Respondent attributes great pertinence to the fact that, prior to Kaynar’s sale of the pin curl clip patent to Kaynar, Inc., for $950,000, Reiner transferred the same patent to Kaynar for the consideration of one dollar. However, since we have found that Reiner did his investigating and inventing under the auspices of Kaynar, and since patents can only be issued to an individual, we do not find it strange that Reiner obtained the patents in his own name and then transferred them to Kaynar.

Respondent also makes much of the close interrelationship between petitioners and their wholly-owned business entities. He stresses the difficulty of determining who did and owned what, and when, as between petitioners and their wholly-owned business organizations. It is true that petitioners operated almost entirely under an oral partnership agreement for many years because of the trust and confidence they had in each other. It is also true that it has been difficult to delineate clear lines of activity and responsibility between petitioners, Kaynar, Kaynar, Inc., John Lautner Architect, and Inox. However, we have not found this difficulty to be insurmountable or determinative of any of the parties’ contentions. Respondent’s argument consists mainly of peripheral arguments such as this and we do not find it convincing. We have found no reason to disbelieve the essential elements of the testimony by petitioners and their witnesses.

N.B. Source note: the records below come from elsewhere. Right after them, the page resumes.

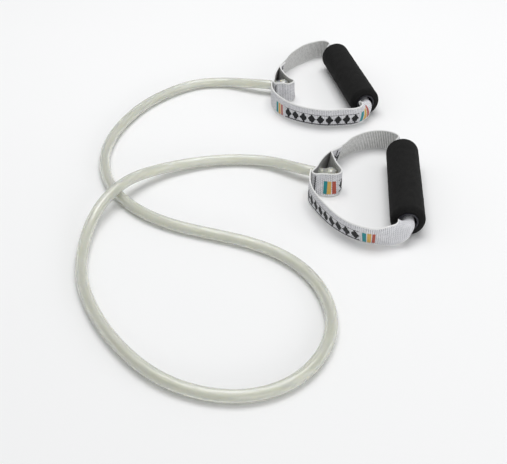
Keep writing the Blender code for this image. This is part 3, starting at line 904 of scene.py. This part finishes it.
def turned(name, outline, frame_matrix, uneven=0.0):
    """A ring turned from a closed outline of (radius, height), its skin uneven by a length."""
    rings = []
    for radius, height in outline:
        ring = circle(np.array([0.0, 0.0, height]), (1, 0, 0), (0, 1, 0), radius, GRIP_SIDES)
        if uneven:
            lifts = [1 + uneven / radius * noise.noise(Vector(p) * FOAM_WAVES) for p in ring]
            ring[:, :2] *= np.array(lifts)[:, None]
        rings.append(np.array([frame_matrix @ Vector(p) for p in ring]))
    return skin(name, rings, closed=True)


def ring_outline(outer, inner, half, outer_rounding, inner_rounding, step):
    """(radius, height) round a ring's wall: the outer side, then the bore, rounded at all four
    corners."""
    side = np.arange(-half + outer_rounding, half - outer_rounding, step)
    outline = [(outer, height) for height in side]
    for quarter in range(4):
        in_bore = quarter in (1, 2)
        rounding = inner_rounding if in_bore else outer_rounding
        middle_radius = inner + rounding if in_bore else outer - rounding
        middle_height = half - rounding if quarter < 2 else rounding - half
        count = INNER_CORNER_POINTS if in_bore else OUTER_CORNER_POINTS
        for turn in np.linspace(quarter * math.pi / 2, (quarter + 1) * math.pi / 2, count):
            radius = middle_radius + rounding * math.cos(turn)
            outline.append((radius, middle_height + rounding * math.sin(turn)))
    return outline[:-1]


def make_grip(handle, foam_look, core_look):
    """A foam sleeve on its core tube."""
    half = GRIP_LENGTH / 2
    body = handle["name"] + "_grip"
    at = grip_matrix(handle)
    foam_size = (GRIP_RADIUS, CORE_RADIUS + GAP, half, GRIP_END_ROUNDING, FOAM_BORE_ROUNDING)
    foam_outline = ring_outline(*foam_size, FOAM_STEP)
    sleeve = turned(handle["name"] + "_foam_sleeve", foam_outline, at, uneven=FOAM_UNEVENNESS)
    sleeve.data.materials.append(foam_look)
    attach(sleeve, body)
    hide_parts(handle["name"] + "_grip_foam")
    core_half = half + CORE_STANDS_OUT
    core_size = (CORE_RADIUS, CORE_BORE_RADIUS, core_half, CORE_END_ROUNDING, CORE_BORE_ROUNDING)
    core_outline = ring_outline(*core_size, CORE_STEP)
    core = turned(handle["name"] + "_core_tube", core_outline, at)
    core.data.materials.append(core_look)
    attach(core, body)
    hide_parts(handle["name"] + "_grip_core")


def main():
    make_camera()
    make_tube()
    make_studio()
    foam_look, core_look, thread_look = foam(), core_plastic(), thread()
    for handle in HANDLES:
        make_webbing(handle)
        make_stitching(handle, thread_look)
        make_grip(handle, foam_look, core_look)


main()
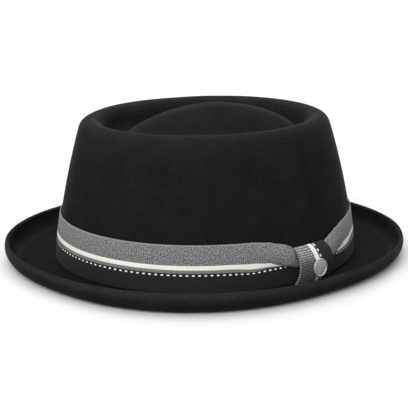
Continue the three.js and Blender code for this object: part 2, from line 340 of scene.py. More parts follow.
class NodeBench:
    """A material's node tree, with short calls to add and join its nodes."""

    def __init__(self, name: str) -> None:
        """Make an empty material with a surface shader.

        Args:
            name: the material's name.
        """
        self.material = bpy.data.materials.new(name)
        self.material.use_nodes = True
        self.tree = self.material.node_tree
        self.tree.nodes.clear()
        self.shader = self.tree.nodes.new("ShaderNodeBsdfPrincipled")
        output = self.tree.nodes.new("ShaderNodeOutputMaterial")
        self.join(self.shader.outputs["BSDF"], output.inputs["Surface"])

    def join(self, source: Socket, target: Socket) -> None:
        """Link an output to an input."""
        self.tree.links.new(source, target)

    def put(self, target: Socket, value: Value) -> None:
        """Set an input from a number or colour, or link it from an output."""
        if isinstance(value, Socket):
            self.join(value, target)
        elif target.type == "RGBA":
            target.default_value = (*value, 1.0)
        else:
            target.default_value = value

    def set_shader(self, **values: Value) -> None:
        """Set the shader's inputs; an underscore in a name stands for a space."""
        for name, value in values.items():
            self.put(self.shader.inputs[name.replace("_", " ")], value)

    def math(self, operation: str, *values: Value) -> Socket:
        """Add a Math node.

        Args:
            operation: the node's operation.
            *values: numbers or outputs for its inputs.

        Returns:
            Its output.
        """
        node = self.tree.nodes.new("ShaderNodeMath")
        node.operation = operation
        for index, value in enumerate(values):
            self.put(node.inputs[index], value)
        return node.outputs[0]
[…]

The manner in which Kaynar’s books represented the expenditures at Silvertop presents a serious problem in this case. We have no information before us that would allow us to allocate costs among the numberless projects that petitioners claim were going on at Silvertop. Petitioners’ contention that 80 percent of the non-capital expenditures at Silvertop were allocable to research and experimentation and that, since 100 percent of the capital expenditures at Silvertop, in excess of the assigned residual value as a personal residence, were for property used in connection with research and experimentation and subject to depreciation under section 167, all depreciation allowances claimed were allocable to research and experimentation, lacks the identification of specifics. We are convinced that Silvertop’s ultimate value as a personal residence will be (if it has not already been occupied) substantially in excess of the $150,000 ultimately contended for by petitioners.5 As we have already set forth, we are convinced that some of the activities at Silvertop were of a research and experimental nature within the intendment of section 174 and some were not.

Substantially assisted by the very able presentation of the evidence by counsel for petitioners, and after a long and careful examination of the voluminous record and briefs before us, and with full consideration of the arguments of law presented, we hold that 35 percent of the expenditures at Silvertop and 35 percent of the depreciation allowances claimed as research and development expenditures, with respect to Silvertop, over and above the claimed residual value of $150,000 as a residence, are allowable as deductions under section 174. Cohan v. Commissioner [2 USTC ¶ 489], 39 F.2d 540, 544 (C. A. 2, 1930).

Since we have held for petitioners on the law, we do not find it necessary to consider their alternative contention. Several other issues were raised by respondent and petitioner Klaus subsequent to the notice of deficiency and all the pleadings thereunder and are not properly before us. While not deciding any of these issues, we note in passing that none of them appear to have real substance.

Decisions will be entered under Rule 50.

FootNotes

1. The entire written agreement (Exhibit 5) is included herein by this reference.
2. All references herein are to the Internal Revenue Code of 1954 unless otherwise indicated.
SEC. 174. RESEARCH AND EXPERIMENTAL EXPENDITURES.

(a) Treatment as Expenses. —

(1) In general. — A taxpayer may treat research or experimental expenditures which are paid or incurred by him during the taxable year in connection with his trade or business as expenses which are not chargeable to capital account. The expenditures so treated shall be allowed as a deduction.

* * *

(c) Land and Other Property. — This section shall not apply to any expenditure for the acquisition or improvement of land, or for the acquisition or improvement of property to be used in connection with the research or experimentation and of a character which is subject to the allowance under section 167 (relating to allowance for depreciation, etc.) or section 611 (relating to allowance for depletion); but for purposes of this section allowances under section 167, and allowances under section 611, shall be considered as expenditures.

3. Section 1.174, Income Tax Regs., provides, in so far as applicable hereto, as follows:
§ 1.174-2 Definition of research and experimental expenditures.

(a) In general. (1) The term “research or experimental expenditures”, as used in section 174, means expenditures incurred in connection with the taxpayer’s trade or business which represent research and development costs in the experimental or laboratory sense. The term includes generally all such costs incident to the development of an experimental or pilot model, a plant process, a product, a formula, an invention, or similar property, and the improvement of already existing property of the type mentioned. The term does not include expenditures such as those for the ordinary testing or inspection of materials or products for quality control or those for efficiency surveys, management studies, consumer surveys, advertising, or promotions. However, the term includes the costs of obtaining a patent, such as attorneys’ fees expended in making and perfecting a patent application. * * *

4. At the suggestion of counsel for the parties, the Court visited Silvertop on Saturday, October 26, 1963, in the company of counsel for the parties and spent some two hours viewing the property.
5. This should not be construed, however, as an acceptance by us of petitioners’ theory that the proper method of determining research and experimental expenditures is to subtract from total expenditures those items which are clearly nondeductible and/or personal in nature, or are allocable to residual residential value rather than affirmatively proving what expenditures, if any, qualify under section 174.